The governor rounded out the day with stops in Westminster and Northglenn.

At the Front Range Community College in Westminster, he put pen to paper on Senate Bill 241 from Sens. Rhonda Fields, D-Aurora, and Jeff Bridges, D-Greenwood Village, and Reps. Naquetta Ricks, D-Aurora, and Lindsey Daugherty, D-Arvada. The legislation creates the Small Business Accelerated Growth Program, which is designed to provide business development support for companies or businesses with fewer than 19 employees.

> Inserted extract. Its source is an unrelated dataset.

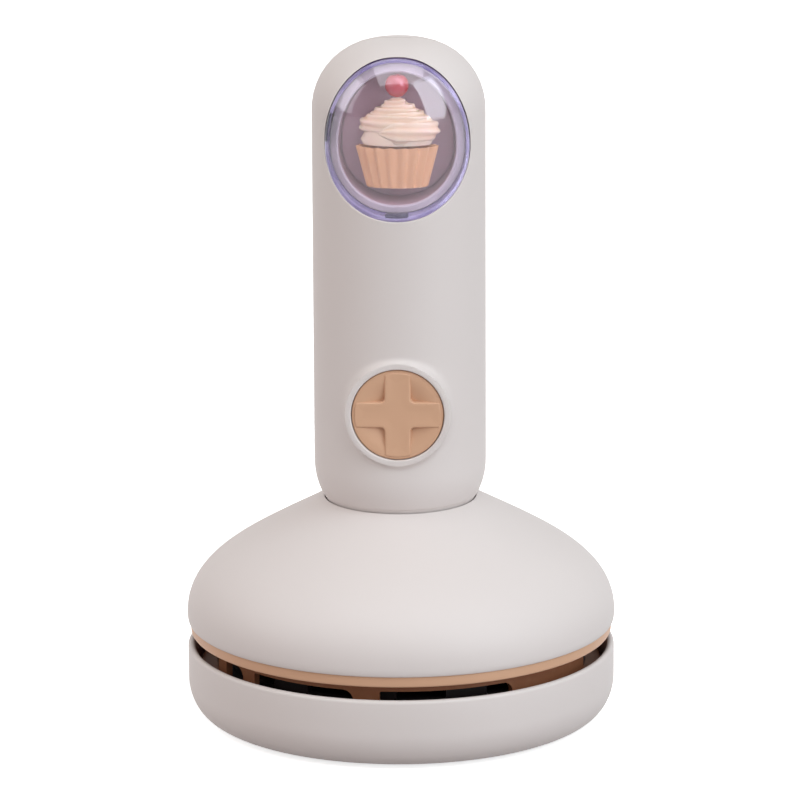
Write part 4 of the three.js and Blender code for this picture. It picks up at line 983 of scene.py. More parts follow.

Polis finished the day’s bill signings at the The Glen Bar and Grill in Northglenn, where he signed House Bill 1265. The bill from Reps. Kyle Mullica, D-Northglenn, and Kevin Van Winkle, R-Highlands Ranch, and Sens. Brittany Pettersen, D-Lakewood, and Rob Woodward, R-Loveland, allows restaurants, bars, caterers and other food and beverage service providers to deduct up to $70,000 each month from state net taxable sales between June and August of this year.

The bills signed today bring the overall tally of stimulus measures signed into law by Polis to 10 after he earlier in the session signed Senate Bills 42, 110 and 112. That leaves roughly 30 bills from the package that cleared the General Assembly awaiting action from Polis.